Work the Deadbeats

Deadbeats wasn’t my term, but the word of an angry woman that boarded the Seattle Streetcar and slid into the empty seat next to me. 

Despite her deep frown, she looked striking in a black skirt, bright red blouse, and matching pumps. She opened a briefcase to reveal dozens of resumes. It was late afternoon, and she told me she’d spent the whole day canvassing businesses for employment. Six months prior, she’d lost her job after corporate downsizing.

My usual quiet ride back downtown wasn’t going to be. This tired, forlorn woman needed to vent. And she did.

After the first three months of unemployment, she humbly applied for government assistance. Sitting in the DSHS waiting room with “kids” fully able to work frustrated her. 

Whether she’d researched it recently, I didn’t know, but she angrily noted that there were 10.2 million American young adults who have no job, are choosing not to go to school, or take part in any job training opportunities. 

Rather than taking a minimum wage service job, “these kids take the handouts and sit at home”.

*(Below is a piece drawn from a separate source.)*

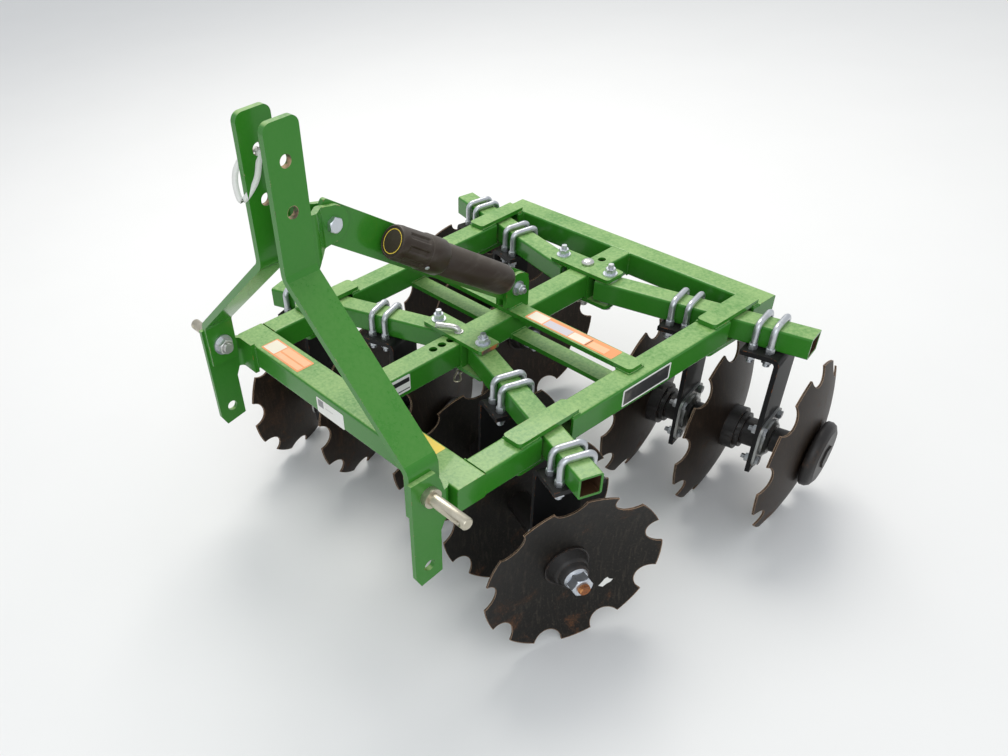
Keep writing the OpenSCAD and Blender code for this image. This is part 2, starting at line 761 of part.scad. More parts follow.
// Spool beside a disc: a flange against it, a step and a neck up to the next leg or bearing
module flanged_spool(u_disc, u_end) {
  way = sign(u_end - u_disc);
  room = abs(u_end - u_disc);
  f = min(flange_l, room / 2);
  s = f + min(step_l, room / 2);
  module part(a, b, d) {
    round_bar(min(u_disc + way * a, u_disc + way * b), max(u_disc + way * a, u_disc + way * b), d);
  }
  part(0, f, flange_d);
  part(f, s, step_d);
  part(s - 0.5, room, neck_d);
}

boss_l = 26;
end_nut_l = 28;
end_bolt_l = 16;
bumper_gap = 4;
module gang_axle(i, side) {
  hollow = hollow_side[i];
  discs = disc_u[i];
  legs = leg_u[i];
  before = [for (leg = legs) leg - hanger_t / 2 - spool_gap];
  after = [for (leg = legs) leg + hanger_t / 2 + bearing_l + spool_gap];
  inner = min(discs) - (hollow == 1 ? bumper_gap + front_bumper_t : disc_t + boss_l);
  outer = max(discs) + (hollow == 1 ? disc_t + boss_l : bumper_gap + rear_bumper_t);
  color(cast_grey) at_gang(i, side) {
    round_bar(inner, outer, shaft_d);
    for (j = [0, 1]) round_bar(before[j] - 1, after[j] + 1, journal_d);
    if (hollow == 1) {
      // front gang: the discs' hollows face outward
      round_bar(discs[0] + disc_t, before[0], spool_d);
      flanged_spool(discs[1], after[0]);
      round_bar(discs[1] + disc_t, before[1], spool_d);
      flanged_spool(discs[2], after[1]);
      round_bar(discs[0] - bumper_gap, discs[0], step_d);
      bumper(discs[0] - bumper_gap, front_bumper_t, -1);
      bolt_end(discs[0] - bumper_gap - front_bumper_t, -1, false);
      end_boss(discs[2] + disc_t, 1);
    } else {
      // rear gang: the discs' hollows face inward
      flanged_spool(discs[0], before[0]);
      round_bar(after[0], discs[1] - disc_t, spool_d);
      flanged_spool(discs[1], before[1]);
      round_bar(after[1], discs[2] - disc_t, spool_d);
      round_bar(discs[2], discs[2] + bumper_gap, step_d);
      bumper(discs[2] + bumper_gap, rear_bumper_t, 1);
      bolt_end(discs[2] + bumper_gap + rear_bumper_t, 1, false);
      end_boss(discs[0] - disc_t, -1);
    }
  }
}

// Cone in the hollow of an end disc, with the nut and the end of the axle
module end_boss(u0, way) {
  translate([u0, 0, axle_z]) rotate([0, way * 90, 0]) {
    cylinder(d = flange_d, h = 4);
    translate([0, 0, 4]) cylinder(d1 = 84, d2 = 62, h = boss_l - 4);
  }
  bolt_end(u0 + way * boss_l, way, true);
}

module bolt_end(u0, way, nut) {
  translate([u0, 0, axle_z]) rotate([0, way * 90, 0]) {
    if (nut) {
      translate([0, 0, -1]) linear_extrude(end_nut_l + 1) hexagon(46);
      cylinder(d = shaft_d - 2, h = end_nut_l + end_bolt_l);
    } else {
      translate([0, 0, -1]) linear_extrude(5) hexagon(40);
    }
  }
}

// Notched disc: a flat hub and a spherical dish, hollow side up, hub's round face at the origin
module disc() {
  r = disc_d / 2;
  zc = (r * r - disc_flat_r * disc_flat_r + disc_dish * disc_dish) / (2 * disc_dish);
  ball = sqrt(disc_flat_r * disc_flat_r + zc * zc);
  difference() {
    union() {
      cylinder(r = disc_flat_r, h = disc_t);
      difference() {
        intersection() {
          translate([0, 0, zc]) sphere(ball, $fn = 128);
          cylinder(r = r, h = 2 * disc_dish, $fn = 128);
        }
        translate([0, 0, zc]) sphere(ball - disc_t, $fn = 128);
        translate([0, 0, -1]) cylinder(r = disc_flat_r - 1, h = 2 * disc_dish);
      }
    }
    translate([0, 0, -1]) cylinder(d = shaft_d + 2 * hole_gap, h = disc_t + 2);
    for (k = [0:notch_count - 1]) rotate((k + 0.5) * 360 / notch_count)
      translate([r - notch_depth + notch_r, 0, -1]) cylinder(r = notch_r, h = 2 * disc_dish);
  }
}

module discs(i, side) {
  color(disc_brown) at_gang(i, side) for (u = disc_u[i])
    translate([u, 0, axle_z]) mirror([hollow_side[i] == 1 ? 0 : 1, 0, 0]) rotate([0, 90, 0])
      rotate(disc_turn[i]) disc();
}

front_tube();
rear_tube();
centre_tube();
side_rails();
slot_plates();
upper_strap();
lower_strap();
hitch_lugs();
hitch_pins();
mast_uprights();
brace_bar();
brace_bracket();
brace_bolts();
manual_canister();
canister_cap();
angle_bracket(FRONT, front_bracket_half);  // front_angle_bracket
pivot_bolts(FRONT);  // front_pivot_bolts
adjusting_pin(FRONT);  // front_adjusting_pin
angle_bracket(REAR, rear_bracket_half);  // rear_angle_bracket
pivot_bolts(REAR);  // rear_pivot_bolts
adjusting_pin(REAR);  // rear_adjusting_pin
gang_beam(FRONT, LEFT);  // front_left_beam
hangers(FRONT, LEFT);  // front_left_hangers
u_bolts(FRONT, LEFT);  // front_left_u_bolts
bearings(FRONT, LEFT);  // front_left_bearings
gang_axle(FRONT, LEFT);  // front_left_axle
discs(FRONT, LEFT);  // front_left_discs
gang_beam(FRONT, RIGHT);  // front_right_beam
hangers(FRONT, RIGHT);  // front_right_hangers
u_bolts(FRONT, RIGHT);  // front_right_u_bolts
bearings(FRONT, RIGHT);  // front_right_bearings
gang_axle(FRONT, RIGHT);  // front_right_axle
discs(FRONT, RIGHT);  // front_right_discs
gang_beam(REAR, LEFT);  // rear_left_beam
hangers(REAR, LEFT);  // rear_left_hangers
u_bolts(REAR, LEFT);  // rear_left_u_bolts
bearings(REAR, LEFT);  // rear_left_bearings
gang_axle(REAR, LEFT);  // rear_left_axle
discs(REAR, LEFT);  // rear_left_discs
gang_beam(REAR, RIGHT);  // rear_right_beam
hangers(REAR, RIGHT);  // rear_right_hangers
u_bolts(REAR, RIGHT);  // rear_right_u_bolts
bearings(REAR, RIGHT);  // rear_right_bearings
gang_axle(REAR, RIGHT);  // rear_right_axle
discs(REAR, RIGHT);  // rear_right_discs
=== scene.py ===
"""Looks of a compact tandem disc harrow: paint, rust, fasteners, welds, labels, stage and camera."""

import json
import math

import bmesh
import bpy
from bpy.props import FloatProperty, FloatVectorProperty, PointerProperty
from mathutils import Matrix, Vector


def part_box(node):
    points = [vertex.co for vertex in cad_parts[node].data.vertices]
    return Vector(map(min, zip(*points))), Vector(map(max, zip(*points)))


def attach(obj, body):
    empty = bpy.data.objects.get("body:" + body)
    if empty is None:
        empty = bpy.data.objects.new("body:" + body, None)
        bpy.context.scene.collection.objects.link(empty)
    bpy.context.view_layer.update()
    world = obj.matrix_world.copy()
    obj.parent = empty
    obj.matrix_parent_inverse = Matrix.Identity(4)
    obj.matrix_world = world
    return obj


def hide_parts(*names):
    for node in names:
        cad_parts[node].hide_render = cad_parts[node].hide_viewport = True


bl_info = {
    "name": "Tandem disc harrow",
    "version": (1, 0, 0),
    "blender": (4, 5, 0),
    "location": "View3D > Sidebar > Harrow",
    "description": "Finishes a three-point disc harrow and sets its stage",
    "category": "Object",
}

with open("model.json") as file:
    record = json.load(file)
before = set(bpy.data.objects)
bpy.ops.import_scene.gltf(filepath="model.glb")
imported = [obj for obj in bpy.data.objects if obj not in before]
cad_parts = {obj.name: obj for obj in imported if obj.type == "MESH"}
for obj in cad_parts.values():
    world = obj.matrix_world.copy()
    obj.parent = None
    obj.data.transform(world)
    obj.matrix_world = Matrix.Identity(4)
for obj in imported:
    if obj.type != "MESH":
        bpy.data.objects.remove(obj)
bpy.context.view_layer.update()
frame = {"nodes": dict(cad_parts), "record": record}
NODES = frame["nodes"]
JOINTS = {joint["name"]: joint for joint in frame["record"]["behaviour"]["joints"]}
X, Y, UP = Vector((1, 0, 0)), Vector((0, 1, 0)), Vector((0, 0, 1))
# Front face and top of the front tube, from which the frame's places are counted
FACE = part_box("front_tube")[0][1]
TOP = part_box("front_tube")[1][2]


def on_frame(x, y, z):
    return Vector((x, FACE + y, TOP + z))


class Gang:
    """Axes of one gang: along its axle from the pivot, backwards, and up from the axle."""

    def __init__(self, name):
        spin = JOINTS[name + "_spin"]
        self.name = name
        self.front = name.startswith("front")
        self.origin = Vector(spin["pos_m"])
        self.along = Vector(spin["axis"])
        back = UP.cross(self.along)
        self.back = back if back.y > 0 else -back

    def at(self, u, back, up):
        return self.origin + self.along * u + self.back * back + UP * up


GANGS = [Gang(name) for name in ("front_left", "front_right", "rear_left", "rear_right")]


# Sizes and colours


def size(name, text, default, low=0.0):
    return FloatProperty(name=name, description=text, default=default, min=low, unit="LENGTH", precision=4)


def colour(name, text, default):
    return FloatVectorProperty(
        name=name, description=text, default=default, size=3, min=0, max=1, subtype="COLOR"
    )


def degrees(name, text, default):
    return FloatProperty(name=name, description=text, default=math.radians(default), subtype="ANGLE")


class HARROW_PG_colours(bpy.types.PropertyGroup):
    green: colour("Green paint", "Gloss paint of the frame, mast and gang beams", (0.026, 0.190, 0.012))
    # Paler green of the tops: partly pale dust, partly painted sunlight on the tops
    green_dust_and_sunlight: colour("Dusty green", "Paint under a thin film of pale dust", (0.330, 0.500, 0.185))
    black: colour("Black paint", "Satin paint of the hangers", (0.007, 0.007, 0.0075))
    zinc: colour("Zinc", "Silver plating of the U-bolts and nuts", (0.55, 0.57, 0.60))
    yellow_zinc: colour("Yellow zinc", "Plating of the hitch pins", (0.52, 0.48, 0.38))
    disc: colour("Disc steel", "Dark mill scale of the discs", (0.0080, 0.0066, 0.0050))
    brown_disc: colour("Brown disc steel", "Browner scale of the gangs further off", (0.0170, 0.0105, 0.0065))
    rust: colour("Rust", "Orange rust on bare steel", (0.33, 0.105, 0.028))
    casting: colour("Castings", "Dark paint of spools and bumpers", (0.0125, 0.0105, 0.0095))
    plastic: colour("Canister", "Grey-brown plastic of the canister", (0.030, 0.019, 0.012))
    dust: colour("Dust", "Pale road dust", (0.42, 0.40, 0.35))
    label_white: colour("White label", "Plain white film", (0.80, 0.80, 0.76))
    label_orange: colour("Orange label", "Plain orange film", (0.82, 0.30, 0.10))
    label_pale_orange: colour("Pale orange field", "Field on the orange labels", (0.85, 0.46, 0.24))
    label_yellow: colour("Yellow label", "Plain yellow film", (0.85, 0.62, 0.06))
    label_cream: colour("Cream field", "Pale field on the labels", (0.78, 0.72, 0.58))
    label_lilac: colour("Lilac field", "Greyish field on the strap's label", (0.55, 0.52, 0.55))
    label_blush: colour("Blush field", "Pinkish field on the yellow label", (0.78, 0.55, 0.45))
    label_pale_grey: colour("Grey field", "Pale grey field on the white label", (0.55, 0.55, 0.54))
    label_grey: colour("Dark grey field", "Square on the white label", (0.22, 0.22, 0.23))
    label_ink: colour("Black field", "Black film", (0.015, 0.015, 0.016))
    floor: colour("Floor", "Plain pale floor and backdrop", (0.80, 0.80, 0.79))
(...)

Waving her hand disgustedly she noted that millions of young adults take advantage of benefits she helped pay for. Shaking her head, she asked why they couldn’t take any job while they waited for a better one. I silently asked her the same question.

She didn’t seem ready to hear my advice—nor had she asked for any. But I wondered whether she would have offered to work for free.

Hold on, I know it sounds crazy, but it’s how I got a job. I volunteered to wrap holiday gifts at a department store. The manager noticed my work-ethic and a month later I was offered a position.

As we discuss ways to overhaul the entitlement system that pays benefits to the unemployed, perhaps providing opportunities to volunteer would give them experience and a chance to give back. We all see things that need to get done in our communities. Why not ask those with time on their hands to serve? 

You can’t be a deadbeat if you’re willing to volunteer, right?

It's not for a lack of opportunities—one newspaper posts over thirty local organizations looking for volunteers. 

Need a job? while you look, work for free.

Interesting side note, when Maine reinstated a work-requirement for able-bodied adults to receive food stamps, those needing assistance dropped by 80%.